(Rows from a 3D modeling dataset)
• • •
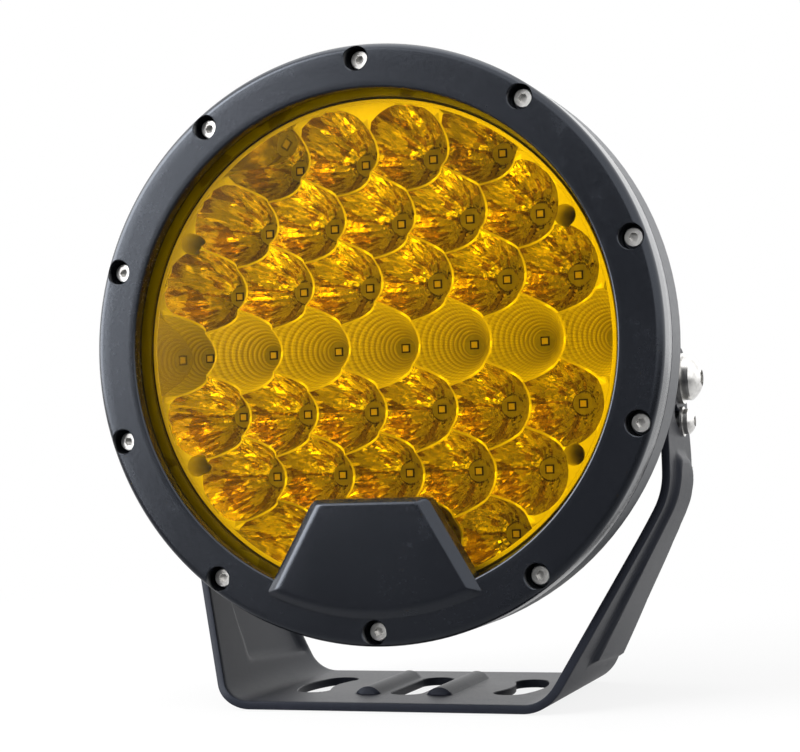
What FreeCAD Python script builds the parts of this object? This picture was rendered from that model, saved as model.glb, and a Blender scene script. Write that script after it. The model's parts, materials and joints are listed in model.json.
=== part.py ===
import FreeCAD, Part
import math
import os

# Round LED fog light on a U-shaped foot. Millimetres. +Z is up, the lamp shines along -Y,
# and the origin is the centre of the foot's middle slot, on its underside.

V = FreeCAD.Vector
X = V(1, 0, 0)
Y = V(0, 1, 0)
Z = V(0, 0, 1)
BOTH_SIDES = (-1, 1)

# Bracket: a bent steel strap
STRAP = 3.2
FOOT_HALF_WIDTH = 64.1
FOOT_FRONT = -48.0
FOOT_BACK = 44.7
ARM_BEND_HEIGHT = 76.5
FOOT_BEND_RADIUS = 16.0
ARM_BEND_RADIUS = 34.0
ARM_LOBE_RADIUS = 12.5
ARM_FRONT_SETBACK = 26.6
ARM_BACK_SETBACK = 17.7
ARM_WAIST_HEIGHT = 92.0
ARM_ROOM = 2.2
BEAD_HEIGHT = 2.2
BEAD_WALL = 2.6
BEAD_FRONT = -15.0
BEAD_FOOT = 13.0
BEAD_TOP = 93.0
BEAD_LEAN_HEIGHT = 58.0
BEAD_WAIST_HEIGHT = 80.0
BEAD_BORDER = 6.4
SLOT_WIDTH = 13.0
SLOT_LENGTH = 50.0
ARC_SLOT_RADIUS = 43.2
ARC_SLOT_HALF_ANGLE = 21.0
RIB_OFFSET = 14.5
RIB_HALF_WIDTH = 4.4
RIB_FRONT = -24.5
RIB_BACK = 26.0

# Pivot and lock bolts
PIVOT_BACK = 27.0
PIVOT_BOLT_RADIUS = 5.0
PIVOT_RUNNING_GAP = 0.06
PIVOT_HEAD_RADIUS = 8.7
PIVOT_HEAD_HEIGHT = 5.5
PIVOT_SOCKET = 6.0
PIVOT_WASHER_RADIUS = 10.0
PIVOT_WASHER_THICK = 1.6
PIVOT_SPRING_RADIUS = 8.6
PIVOT_SPRING_THICK = 2.0
PIVOT_THREAD_DEPTH = 22.0
LOCK_DROP = 16.9
LOCK_BOLT_RADIUS = 3.0
LOCK_SLOT_GAP = 0.3
LOCK_HEAD_RADIUS = 5.1
LOCK_HEAD_HEIGHT = 3.2
LOCK_SOCKET = 4.0
LOCK_WASHER_RADIUS = 5.9
LOCK_WASHER_THICK = 1.0
LOCK_SPRING_RADIUS = 5.0
LOCK_SPRING_THICK = 1.4
LOCK_THREAD_DEPTH = 14.0
HEAD_RIM_SHARE = 0.18
SOCKET_FLOOR_SHARE = 0.38
WASHER_HOLE_GAP = 0.25
WASHER_SPLIT = 0.8
WASHER_SPLIT_SLANT = 25.0
TILT_UP = 35.0
TILT_DOWN = 12.0
SLOT_END_SPARE = 3.0
SIDE_GAP = 0.2

# Lamp head: depths are measured behind the bezel's face
AXIS_RISE = 15.7
FACE_Y = -53.3
HEAD_RADIUS = 112.3
FOOT_GAP = 24.4
RIM_WIDTH = 16.8
BEZEL_DEPTH = 14.7
RIM_ROUNDING = 3.0
APERTURE_ROUNDING = 0.8
SEAM_CHAMFER = 0.4
FLANGE_DEPTH = 17.7
LENS_SETBACK = 7.5
LENS_SEAT = 4.0
LENS_THICK = 3.0
LENS_SIDE_GAP = 0.5
LENS_BEVEL = 0.5
GASKET_THICK = 1.5
GASKET_STEP = 0.4
BEZEL_SCREW_COUNT = 10
BEZEL_SCREW_INSET = 5.3
BEZEL_SCREW_RADIUS = 2.0
BEZEL_SCREW_LENGTH = 14.0
BEZEL_SCREW_HEAD_RADIUS = 3.6
BEZEL_SCREW_HEAD = 4.0
BEZEL_SCREW_SOCKET = 3.0
BEZEL_SOCKET_DEPTH = 2.2
SCREW_EDGE = 0.35
POCKET_RADIUS = 4.7
POCKET_DEPTH = 9.0
SCREW_CLEARANCE = 0.25
THREAD_GAP = 0.05
HOLE_SPARE = 1.0

# Raised block on the bezel
BLOCK_HEIGHT = 38.1
BLOCK_TOP_HALF = 22.6
BLOCK_SIDE_RUN = 19.2
BLOCK_SIDE_DROP = 33.5
BLOCK_RIM_INSET = 10.3
BLOCK_PROUD = 2.7
BLOCK_SIDE_INSET = 3.8
BLOCK_TOP_INSET = 1.9
BLOCK_BOTTOM_INSET = 4.0
BLOCK_LENS_GAP = 0.3

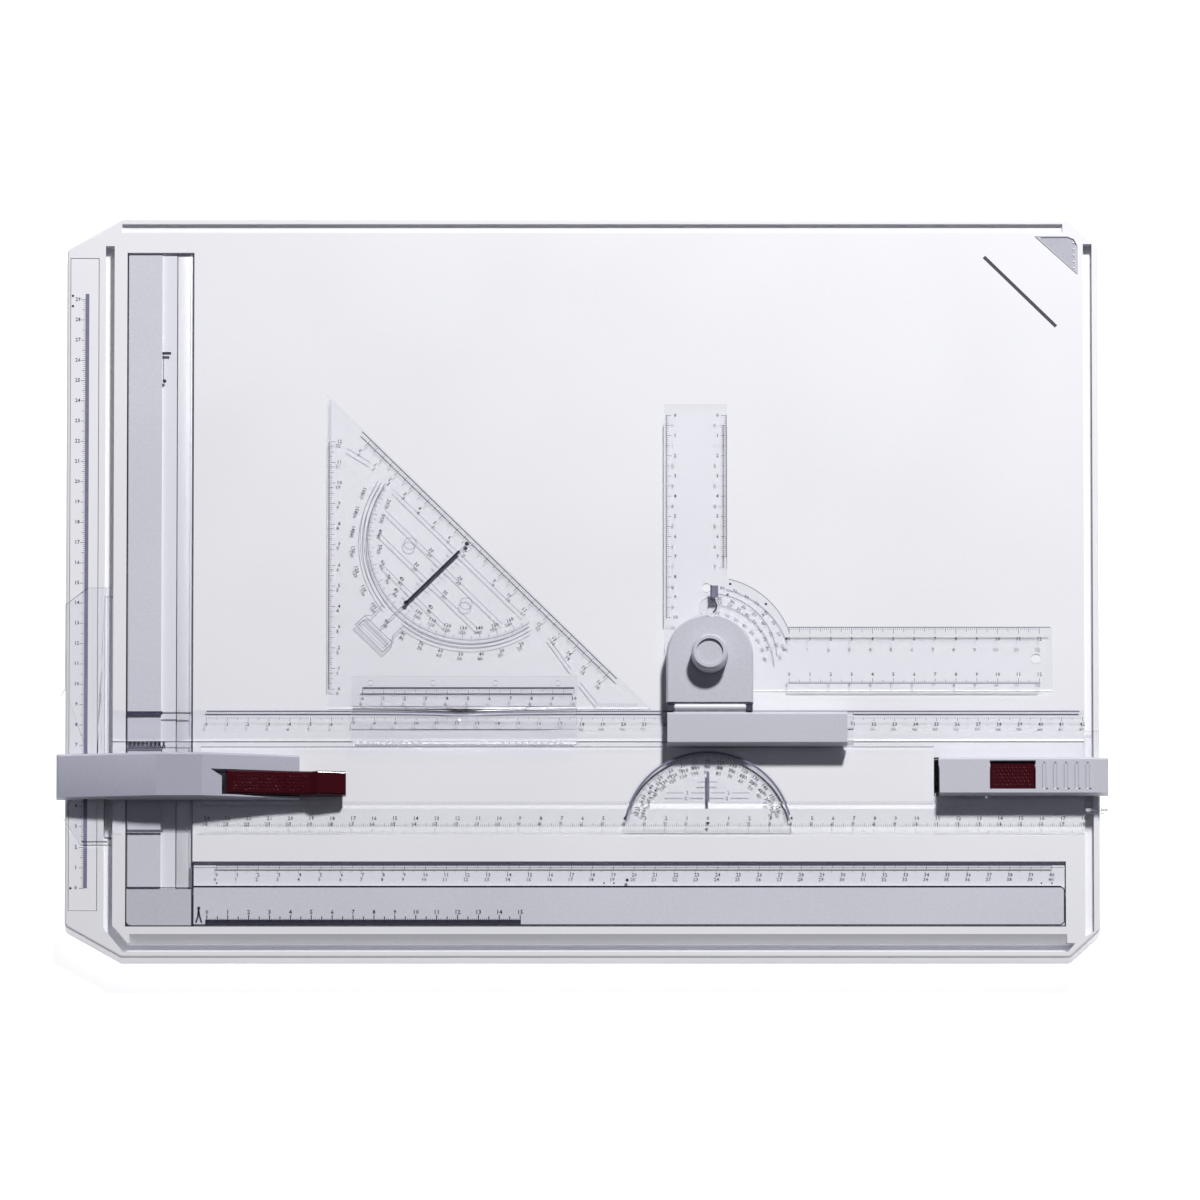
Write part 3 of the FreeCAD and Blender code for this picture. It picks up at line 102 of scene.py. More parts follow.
• • •
WHAT IS ASKED: Your task is to output the full set of records exactly as presented.

OUTPUT:
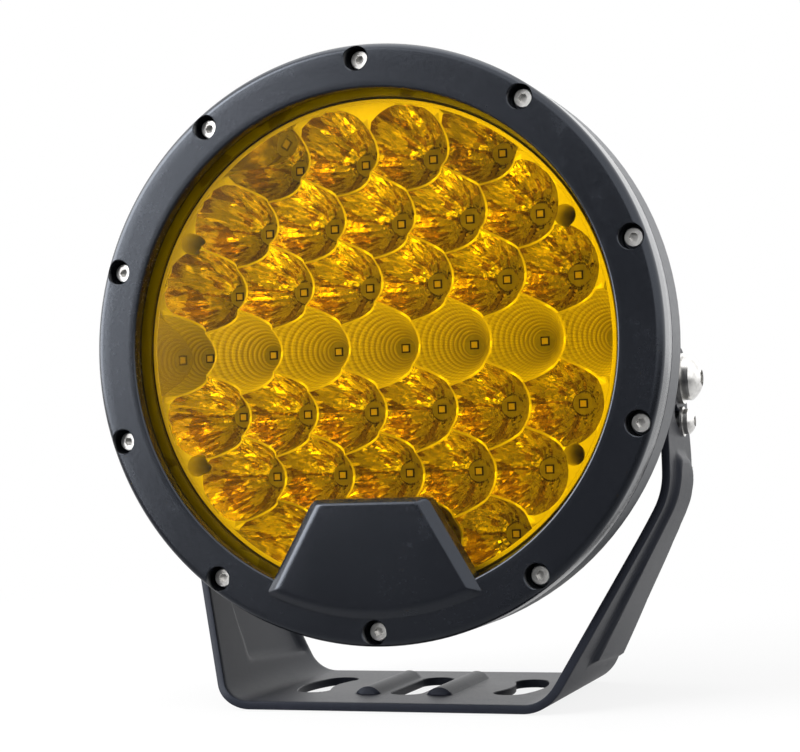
What FreeCAD Python script builds the parts of this object? This picture was rendered from that model, saved as model.glb, and a Blender scene script. Write that script after it. The model's parts, materials and joints are listed in model.json.
=== part.py ===
import FreeCAD, Part
import math
import os

# Round LED fog light on a U-shaped foot. Millimetres. +Z is up, the lamp shines along -Y,
# and the origin is the centre of the foot's middle slot, on its underside.

V = FreeCAD.Vector
X = V(1, 0, 0)
Y = V(0, 1, 0)
Z = V(0, 0, 1)
BOTH_SIDES = (-1, 1)

# Bracket: a bent steel strap
STRAP = 3.2
FOOT_HALF_WIDTH = 64.1
FOOT_FRONT = -48.0
FOOT_BACK = 44.7
ARM_BEND_HEIGHT = 76.5
FOOT_BEND_RADIUS = 16.0
ARM_BEND_RADIUS = 34.0
ARM_LOBE_RADIUS = 12.5
ARM_FRONT_SETBACK = 26.6
ARM_BACK_SETBACK = 17.7
ARM_WAIST_HEIGHT = 92.0
ARM_ROOM = 2.2
BEAD_HEIGHT = 2.2
BEAD_WALL = 2.6
BEAD_FRONT = -15.0
BEAD_FOOT = 13.0
BEAD_TOP = 93.0
BEAD_LEAN_HEIGHT = 58.0
BEAD_WAIST_HEIGHT = 80.0
BEAD_BORDER = 6.4
SLOT_WIDTH = 13.0
SLOT_LENGTH = 50.0
ARC_SLOT_RADIUS = 43.2
ARC_SLOT_HALF_ANGLE = 21.0
RIB_OFFSET = 14.5
RIB_HALF_WIDTH = 4.4
RIB_FRONT = -24.5
RIB_BACK = 26.0

# Pivot and lock bolts
PIVOT_BACK = 27.0
PIVOT_BOLT_RADIUS = 5.0
PIVOT_RUNNING_GAP = 0.06
PIVOT_HEAD_RADIUS = 8.7
PIVOT_HEAD_HEIGHT = 5.5
PIVOT_SOCKET = 6.0
PIVOT_WASHER_RADIUS = 10.0
PIVOT_WASHER_THICK = 1.6
PIVOT_SPRING_RADIUS = 8.6
PIVOT_SPRING_THICK = 2.0
PIVOT_THREAD_DEPTH = 22.0
LOCK_DROP = 16.9
LOCK_BOLT_RADIUS = 3.0
LOCK_SLOT_GAP = 0.3
LOCK_HEAD_RADIUS = 5.1
LOCK_HEAD_HEIGHT = 3.2
LOCK_SOCKET = 4.0
LOCK_WASHER_RADIUS = 5.9
LOCK_WASHER_THICK = 1.0
LOCK_SPRING_RADIUS = 5.0
LOCK_SPRING_THICK = 1.4
LOCK_THREAD_DEPTH = 14.0
HEAD_RIM_SHARE = 0.18
SOCKET_FLOOR_SHARE = 0.38
WASHER_HOLE_GAP = 0.25
WASHER_SPLIT = 0.8
WASHER_SPLIT_SLANT = 25.0
TILT_UP = 35.0
TILT_DOWN = 12.0
SLOT_END_SPARE = 3.0
SIDE_GAP = 0.2

# Lamp head: depths are measured behind the bezel's face
AXIS_RISE = 15.7
FACE_Y = -53.3
HEAD_RADIUS = 112.3
FOOT_GAP = 24.4
RIM_WIDTH = 16.8
BEZEL_DEPTH = 14.7
RIM_ROUNDING = 3.0
APERTURE_ROUNDING = 0.8
SEAM_CHAMFER = 0.4
FLANGE_DEPTH = 17.7
LENS_SETBACK = 7.5
LENS_SEAT = 4.0
LENS_THICK = 3.0
LENS_SIDE_GAP = 0.5
LENS_BEVEL = 0.5
GASKET_THICK = 1.5
GASKET_STEP = 0.4
BEZEL_SCREW_COUNT = 10
BEZEL_SCREW_INSET = 5.3
BEZEL_SCREW_RADIUS = 2.0
BEZEL_SCREW_LENGTH = 14.0
BEZEL_SCREW_HEAD_RADIUS = 3.6
BEZEL_SCREW_HEAD = 4.0
BEZEL_SCREW_SOCKET = 3.0
BEZEL_SOCKET_DEPTH = 2.2
SCREW_EDGE = 0.35
POCKET_RADIUS = 4.7
POCKET_DEPTH = 9.0
SCREW_CLEARANCE = 0.25
THREAD_GAP = 0.05
HOLE_SPARE = 1.0

# Raised block on the bezel
BLOCK_HEIGHT = 38.1
BLOCK_TOP_HALF = 22.6
BLOCK_SIDE_RUN = 19.2
BLOCK_SIDE_DROP = 33.5
BLOCK_RIM_INSET = 10.3
BLOCK_PROUD = 2.7
BLOCK_SIDE_INSET = 3.8
BLOCK_TOP_INSET = 1.9
BLOCK_BOTTOM_INSET = 4.0
BLOCK_LENS_GAP = 0.3

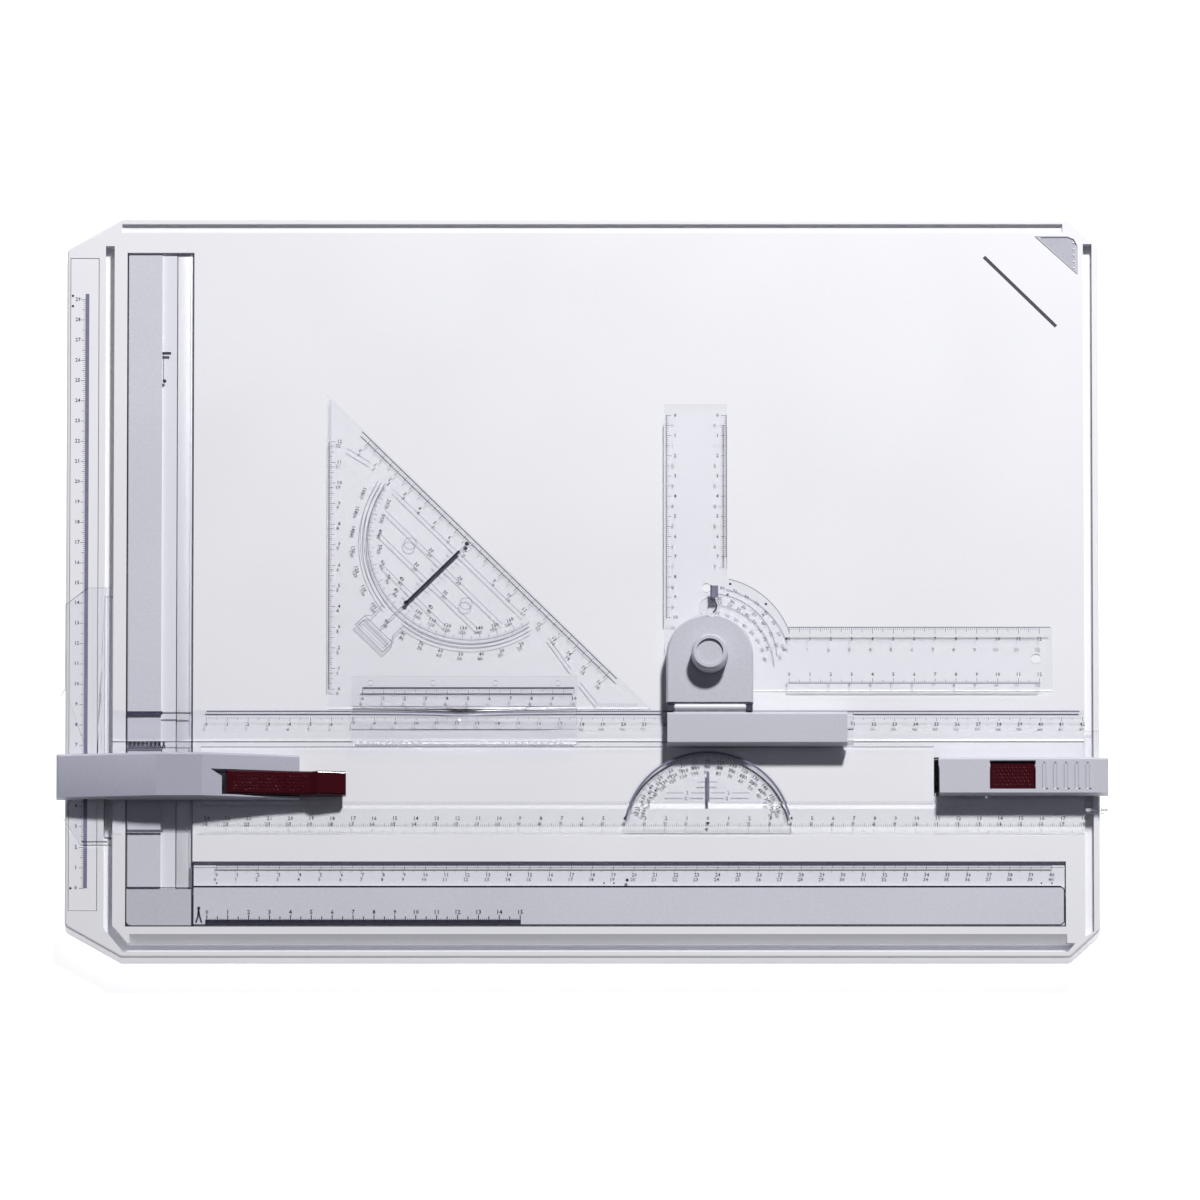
Write part 3 of the FreeCAD and Blender code for this picture. It picks up at line 102 of scene.py. More parts follow.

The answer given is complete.